Those who love apocalyptic films are better able to cope with mental coronavirus issues.
From the department of We Knew It All Along: folks who love apocalyptic movies are better equipped to deal with the mental mania of life during the coronavirus pandemic. Fans of films such as "Contagion," which is currently experiencing a jolt of popularity, are more conditioned to cope with health crises, new research shows.
“If it’s a good movie, it pulls you in and you take the perspective of the characters, so you are unintentionally rehearsing the scenarios,” said Coltan Scrivner, a psychologist who specializes in morbid curiosity at the University of Chicago.

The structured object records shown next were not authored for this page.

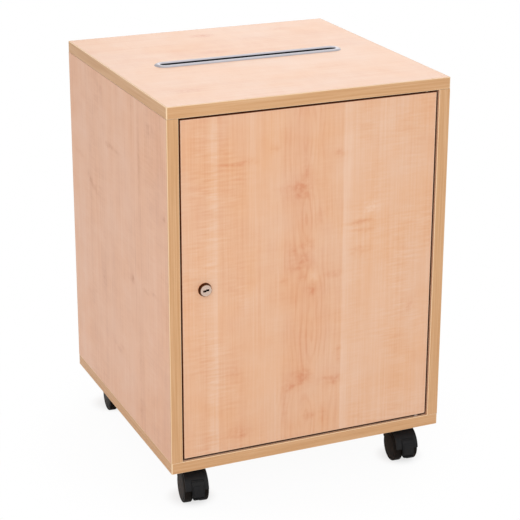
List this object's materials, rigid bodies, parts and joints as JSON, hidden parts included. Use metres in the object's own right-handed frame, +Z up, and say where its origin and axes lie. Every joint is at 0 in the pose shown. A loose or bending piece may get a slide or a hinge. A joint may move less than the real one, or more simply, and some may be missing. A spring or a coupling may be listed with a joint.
{
  "type": "secure shredding console",
  "caption": "Lockable board cabinet on castors with a metal-lined paper slot in the top, a front door on pivots and a collection sack hung inside.",
  "frame": {"origin": "on the floor, under the middle of the cabinet", "axes": "+X right as seen from the front, +Y to the back, +Z up; the door faces -Y"},
  "size_m": [0.45, 0.4525, 0.6326],
  "materials": {
    "melamine_board": "maple-pattern melamine face, satin",
    "edging_strip": "honey plastic edging, satin",
    "trim_metal": "satin silver",
    "lock_nickel": "nickel plate",
    "beech_dowel": "plain beech",
    "sack_cloth": "plain woven",
    "brass": "turned",
    "castor_wheel": "black, satin",
    "castor_nylon": "black moulded nylon",
    "zinc_plate": "bright zinc plate",
    "steel": "bright steel"
  },
  "bodies": {
    "cabinet": {"top_panel": "melamine_board", "top_edging": "edging_strip", "base_panel": "melamine_board", "base_edging": "edging_strip", "side_panel_left": "melamine_board", "side_panel_right": "melamine_board", "side_edging_left": "edging_strip", "side_edging_right": "edging_strip", "back_panel": "melamine_board", "cam_fittings": "zinc_plate", "dowels": "beech_dowel", "slot_trim": "trim_metal", "pivot_pin_lower": "steel", "pivot_bush_upper": "brass", "strike_bracket": "zinc_plate", "fixing_screws": "steel", "door_stops": "castor_nylon", "sack": "sack_cloth", "sack_eyelets": "zinc_plate", "sack_hooks": "zinc_plate", "castor_screws": "steel", "castor_plate_front_left": "zinc_plate", "castor_plate_front_right": "zinc_plate", "castor_plate_back_left": "zinc_plate", "castor_plate_back_right": "zinc_plate"},
    "door": {"door_panel": "melamine_board", "door_edging": "edging_strip", "pivot_bush_lower": "brass", "pivot_sleeve": "brass", "lock_barrel": "lock_nickel", "lock_nut": "zinc_plate"},
    "lock": {"lock_plug": "lock_nickel", "lock_cam": "zinc_plate", "lock_cam_screw": "steel"},
    "pivot_pin": {"pivot_pin_upper": "steel", "pivot_thumb_screw": "steel"},
    "castor_front_left": {"castor_hood_front_left": "castor_nylon", "axle_front_left": "steel"},
    "wheel_front_left_a": {"wheel_front_left_a": "castor_wheel"},
    "wheel_front_left_b": {"wheel_front_left_b": "castor_wheel"},
    "brake_left": {"brake_pedal_left": "castor_nylon"},
    "castor_front_right": {"castor_hood_front_right": "castor_nylon", "axle_front_right": "steel"},
    "wheel_front_right_a": {"wheel_front_right_a": "castor_wheel"},
    "wheel_front_right_b": {"wheel_front_right_b": "castor_wheel"},
    "brake_right": {"brake_pedal_right": "castor_nylon"},
    "castor_back_left": {"castor_hood_back_left": "castor_nylon", "axle_back_left": "steel"},
    "wheel_back_left_a": {"wheel_back_left_a": "castor_wheel"},
    "wheel_back_left_b": {"wheel_back_left_b": "castor_wheel"},
    "castor_back_right": {"castor_hood_back_right": "castor_nylon", "axle_back_right": "steel"},
    "wheel_back_right_a": {"wheel_back_right_a": "castor_wheel"},
    "wheel_back_right_b": {"wheel_back_right_b": "castor_wheel"}
  },
  "joints": [
    {"name": "door_swing", "type": "hinge", "parent": "cabinet", "child": "door", "pos_m": [0.1905, -0.215, 0.347], "axis": [0, 0, 1], "range_deg": [0, 110]},
    {"name": "lock_turn", "type": "hinge", "parent": "door", "child": "lock", "pos_m": [-0.1685, -0.2, 0.351], "axis": [0, 1, 0], "range_deg": [0, 90]},
    {"name": "pivot_pin_drop", "type": "slide", "parent": "door", "child": "pivot_pin", "axis": [0, 0, -1], "range_m": [0, 0.01]},
    {"name": "castor_front_left_swivel", "type": "hinge", "parent": "cabinet", "child": "castor_front_left", "pos_m": [-0.178, -0.178, 0.05], "axis": [0, 0, 1], "continuous": true},
    {"name": "wheel_front_left_a_spin", "type": "hinge", "parent": "castor_front_left", "child": "wheel_front_left_a", "pos_m": [-0.18019, -0.19587, 0.025], "axis": [0.9925, -0.1219, 0], "continuous": true},
    {"name": "wheel_front_left_b_spin", "type": "hinge", "parent": "castor_front_left", "child": "wheel_front_left_b", "pos_m": [-0.18019, -0.19587, 0.025], "axis": [0.9925, -0.1219, 0], "continuous": true},
    {"name": "brake_left_lift", "type": "hinge", "parent": "castor_front_left", "child": "brake_left", "pos_m": [-0.18282, -0.21722, 0.04181], "axis": [-0.9925, 0.1219, 0], "range_deg": [0, 20]},
    {"name": "castor_front_right_swivel", "type": "hinge", "parent": "cabinet", "child": "castor_front_right", "pos_m": [0.178, -0.178, 0.05], "axis": [0, 0, 1], "continuous": true},
    {"name": "wheel_front_right_a_spin", "type": "hinge", "parent": "castor_front_right", "child": "wheel_front_right_a", "pos_m": [0.17643, -0.19593, 0.025], "axis": [0.9962, -0.0872, 0], "continuous": true},
    {"name": "wheel_front_right_b_spin", "type": "hinge", "parent": "castor_front_right", "child": "wheel_front_right_b", "pos_m": [0.17643, -0.19593, 0.025], "axis": [0.9962, -0.0872, 0], "continuous": true},
    {"name": "brake_right_lift", "type": "hinge", "parent": "castor_front_right", "child": "brake_right", "pos_m": [0.17456, -0.21736, 0.04181], "axis": [-0.9962, 0.0872, 0], "range_deg": [0, 20]},
    {"name": "castor_back_left_swivel", "type": "hinge", "parent": "cabinet", "child": "castor_back_left", "pos_m": [-0.178, 0.178, 0.05], "axis": [0, 0, 1], "continuous": true},
    {"name": "wheel_back_left_a_spin", "type": "hinge", "parent": "castor_back_left", "child": "wheel_back_left_a", "pos_m": [-0.17926, 0.16004, 0.025], "axis": [0.9976, -0.0698, 0], "continuous": true},
    {"name": "wheel_back_left_b_spin", "type": "hinge", "parent": "castor_back_left", "child": "wheel_back_left_b", "pos_m": [-0.17926, 0.16004, 0.025], "axis": [0.9976, -0.0698, 0], "continuous": true},
    {"name": "castor_back_right_swivel", "type": "hinge", "parent": "cabinet", "child": "castor_back_right", "pos_m": [0.178, 0.178, 0.05], "axis": [0, 0, 1], "continuous": true},
    {"name": "wheel_back_right_a_spin", "type": "hinge", "parent": "castor_back_right", "child": "wheel_back_right_a", "pos_m": [0.17674, 0.16004, 0.025], "axis": [0.9976, -0.0698, 0], "continuous": true},
    {"name": "wheel_back_right_b_spin", "type": "hinge", "parent": "castor_back_right", "child": "wheel_back_right_b", "pos_m": [0.17674, 0.16004, 0.025], "axis": [0.9976, -0.0698, 0], "continuous": true}
  ]
}
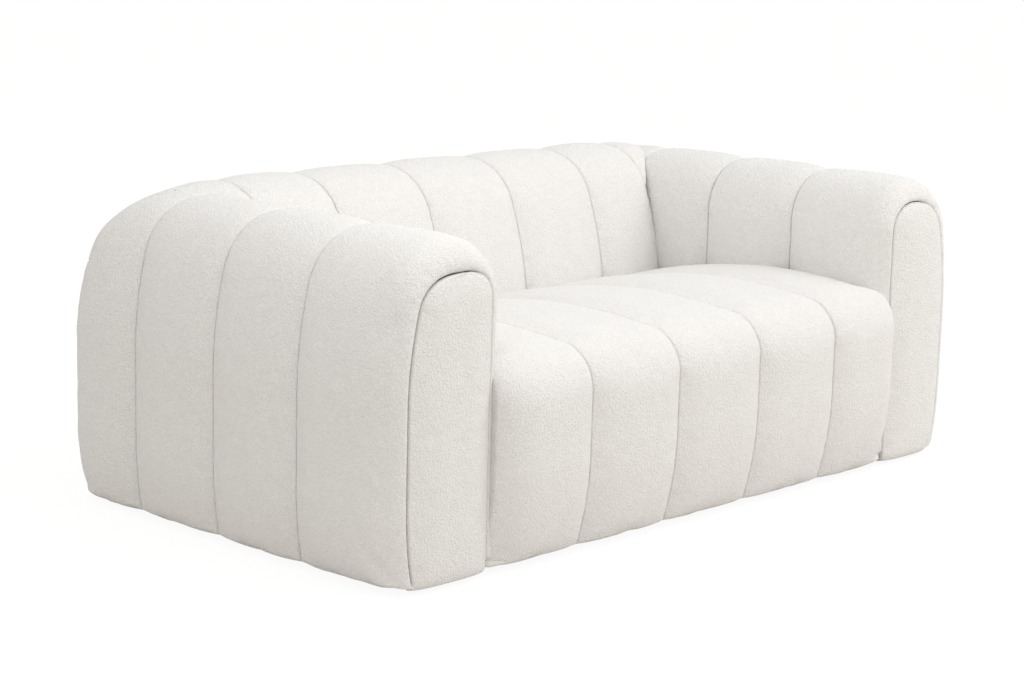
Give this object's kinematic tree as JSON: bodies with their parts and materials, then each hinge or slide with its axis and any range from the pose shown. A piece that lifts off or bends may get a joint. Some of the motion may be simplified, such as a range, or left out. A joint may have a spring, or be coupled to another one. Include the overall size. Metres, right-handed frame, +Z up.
{
  "type": "tuxedo sofa",
  "caption": "Channel tufted two seat tuxedo sofa with arms level with the back, a tight seat and low feet under a fully upholstered base.",
  "frame": {"origin": "on the floor, under the middle of the sofa's outer box", "axes": "+X to the right as one faces the sofa, -Y out of the front, +Z up"},
  "size_m": [1.852, 1.087, 0.689],
  "materials": {
    "boucle": "matte",
    "foam": "matte",
    "webbing": "matte",
    "dust_cloth": "matte",
    "feet": "matte",
    "zinc_steel": "satin",
    "hardboard": "matte",
    "plywood": "matte"
  },
  "bodies": {
    "root": {"arm_bolts": "zinc_steel", "arm_nuts": "zinc_steel", "back_base_board": "plywood", "back_channel_1": "boucle", "back_channel_2": "boucle", "back_channel_3": "boucle", "back_channel_4": "boucle", "back_channel_5": "boucle", "back_corner_channel_left": "boucle", "back_corner_channel_right": "boucle", "back_foam": "foam", "back_former_1": "plywood", "back_former_2": "plywood", "back_former_3": "plywood", "back_former_4": "plywood", "back_top_rail": "plywood", "back_webbing": "webbing", "corner_blocks": "plywood", "dust_cover": "dust_cloth", "feet": "feet", "foot_screws": "zinc_steel", "front_rail": "plywood", "left_arm_channel_1": "boucle", "left_arm_channel_2": "boucle", "left_arm_channel_3": "boucle", "left_arm_channel_4": "boucle", "left_arm_foam": "foam", "left_arm_front_board": "plywood", "left_arm_front_panel": "boucle", "left_arm_inner_board": "plywood", "left_arm_middle_board": "plywood", "left_arm_outer_board": "hardboard", "left_arm_rear_board": "plywood", "left_arm_top_board": "plywood", "left_side_rail": "plywood", "rear_rail": "plywood", "right_arm_channel_1": "boucle", "right_arm_channel_2": "boucle", "right_arm_channel_3": "boucle", "right_arm_channel_4": "boucle", "right_arm_foam": "foam", "right_arm_front_board": "plywood", "right_arm_front_panel": "boucle", "right_arm_inner_board": "plywood", "right_arm_middle_board": "plywood", "right_arm_outer_board": "hardboard", "right_arm_rear_board": "plywood", "right_arm_top_board": "plywood", "right_side_rail": "plywood", "seat_channel_1": "boucle", "seat_channel_2": "boucle", "seat_channel_3": "boucle", "seat_channel_4": "boucle", "seat_channel_5": "boucle", "seat_divider": "plywood", "seat_foam": "foam", "seat_webbing": "webbing"}
  },
  "joints": []
}
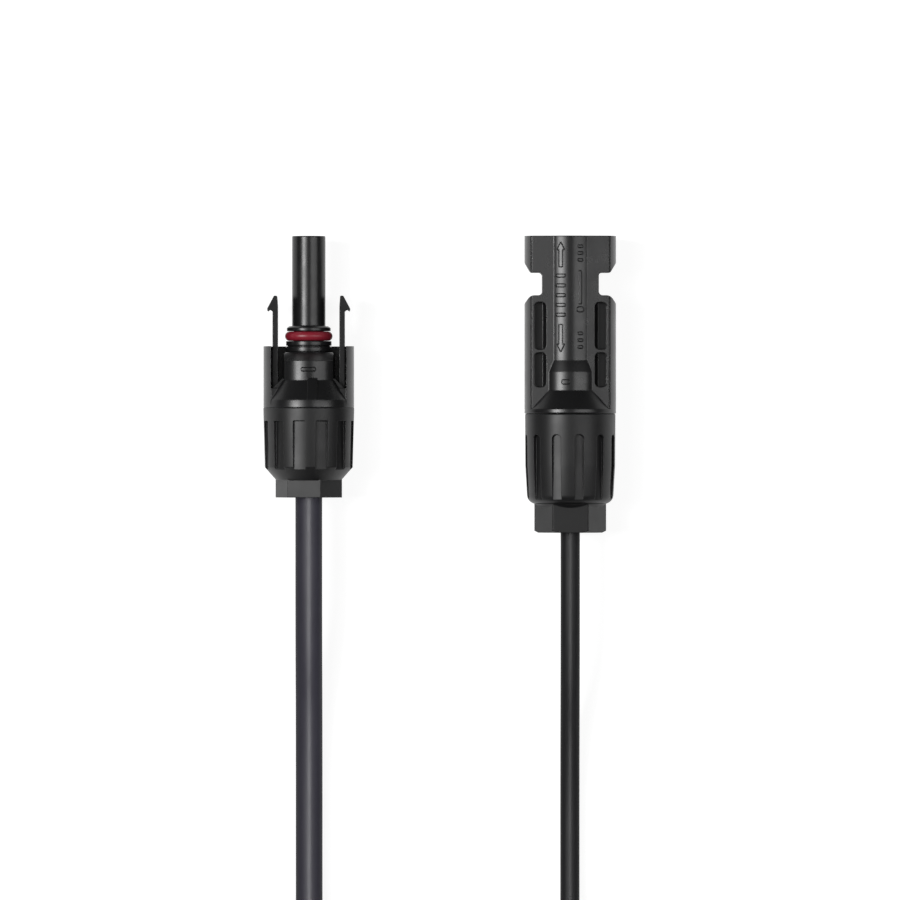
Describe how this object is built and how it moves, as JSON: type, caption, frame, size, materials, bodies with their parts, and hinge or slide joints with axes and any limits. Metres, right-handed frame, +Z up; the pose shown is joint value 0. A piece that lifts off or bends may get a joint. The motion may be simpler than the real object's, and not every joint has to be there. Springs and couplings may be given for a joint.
{
  "type": "solar cable connector pair",
  "caption": "Pair of latching single-pole solar cable connectors, a plug with a red sealing ring and a receptacle, each with a gland nut and its own coiled lead.",
  "frame": {"origin": "on the surface, midway between the two connector axes and midway along the longer connector", "axes": "+X across the pair from the plug to the receptacle, +Y along both axes towards the mating ends, +Z up from the surface"},
  "size_m": [0.0771, 0.2679, 0.0188],
  "materials": {
    "housing_plastic": "satin",
    "nut_plastic": "satin",
    "cage_plastic": "satin",
    "ring_rubber": "satin",
    "seal_rubber": "matt",
    "contact_metal": "tin plated",
    "spring_metal": "bare spring metal",
    "strand_metal": "tinned strands",
    "insulation_plastic": "satin",
    "thick_jacket": "satin",
    "thin_jacket": "satin",
    "strap_fabric": "woven"
  },
  "bodies": {
    "plug": {"plug_housing": "housing_plastic", "plug_o_ring": "ring_rubber", "plug_socket_contact": "contact_metal", "plug_contact_spring": "spring_metal", "plug_contact_clip": "spring_metal", "plug_conductor": "strand_metal", "plug_wire_insulation": "insulation_plastic", "plug_gland_seal": "seal_rubber", "plug_cable": "thick_jacket", "plug_cable_coil": "thick_jacket", "plug_cable_strap": "strap_fabric", "plug_cable_tail": "thick_jacket", "plug_end_insulation": "insulation_plastic", "plug_end_strands": "strand_metal"},
    "latch_left": {"plug_latch_left": "housing_plastic"},
    "latch_right": {"plug_latch_right": "housing_plastic"},
    "plug_clamp": {"plug_clamp_cage": "cage_plastic"},
    "plug_nut": {"plug_gland_nut": "nut_plastic"},
    "receptacle": {"receptacle_housing": "housing_plastic", "receptacle_pin_contact": "contact_metal", "receptacle_contact_clip": "spring_metal", "receptacle_conductor": "strand_metal", "receptacle_wire_insulation": "insulation_plastic", "receptacle_gland_seal": "seal_rubber", "receptacle_cable": "thin_jacket", "receptacle_cable_coil": "thin_jacket", "receptacle_cable_strap": "strap_fabric", "receptacle_cable_tail": "thin_jacket", "receptacle_end_insulation": "insulation_plastic", "receptacle_end_strands": "strand_metal"},
    "receptacle_clamp": {"receptacle_clamp_cage": "cage_plastic"},
    "receptacle_nut": {"receptacle_gland_nut": "nut_plastic"}
  },
  "joints": [
    {"name": "latch_left_flex", "type": "hinge", "parent": "plug", "child": "latch_left", "pos_m": [-0.03365, -0.0005, 0.0094], "axis": [0, 0, -1], "range_deg": [0, 5.5], "stiffness_Nm_per_rad": 0.2},
    {"name": "latch_right_flex", "type": "hinge", "parent": "plug", "child": "latch_right", "pos_m": [-0.01995, -0.0005, 0.0094], "axis": [0, 0, 1], "range_deg": [0, 5.5], "stiffness_Nm_per_rad": 0.2},
    {"name": "plug_clamp_slide", "type": "slide", "parent": "plug", "child": "plug_clamp", "axis": [0, -1, 0], "range_m": [0, 0.008]},
    {"name": "plug_nut_turn", "type": "hinge", "parent": "plug_clamp", "child": "plug_nut", "pos_m": [-0.0268, -0.0142, 0.0094], "axis": [0, -1, 0], "range_deg": [0, 1440]},
    {"name": "receptacle_lift", "type": "slide", "parent": "plug", "child": "receptacle", "axis": [0, 0, 1], "range_m": [0, 0.1]},
    {"name": "receptacle_clamp_slide", "type": "slide", "parent": "receptacle", "child": "receptacle_clamp", "axis": [0, -1, 0], "range_m": [0, 0.008]},
    {"name": "receptacle_nut_turn", "type": "hinge", "parent": "receptacle_clamp", "child": "receptacle_nut", "pos_m": [0.0268, -0.0184, 0.0094], "axis": [0, -1, 0], "range_deg": [0, 1440]}
  ],
  "couplings": [
    {"joint": "plug_nut_turn", "follows": "plug_clamp_slide", "rad_per_m": 3141.6},
    {"joint": "receptacle_nut_turn", "follows": "receptacle_clamp_slide", "rad_per_m": 3141.6}
  ]
}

“We think people are learning vicariously. It’s like, with the exception of the toilet paper shortage, they pretty much knew what to buy," Scrivner told The Guardian.
Researchers asked 310 respondents about their viewing preferences and histories before questioning them about how they felt as the epidemic progressed and to describe their levels of depression, anxiety, irritability and sleeplessness.
Doomsday fans seemed less upset by the pandemic, and folks who loved "prepper" movies, in which the world as we know it collapses, were much better with the practical and mental struggles of dealing with COVID-19.
“You’ve seen it a hundred times in the movies, so it doesn’t catch you off-guard so much,” Scrivner said. The films also provide viewers to envision what they would do if the onscreen virus horrors of films such as "Contagion" and "Outbreak" happened in real life.
“For the cost of a bad dream one night, you can learn what the world looks like when a pandemic hits,” he said. "You’re building the knowledge you can draw on later, even if it’s outside your conscious awareness.”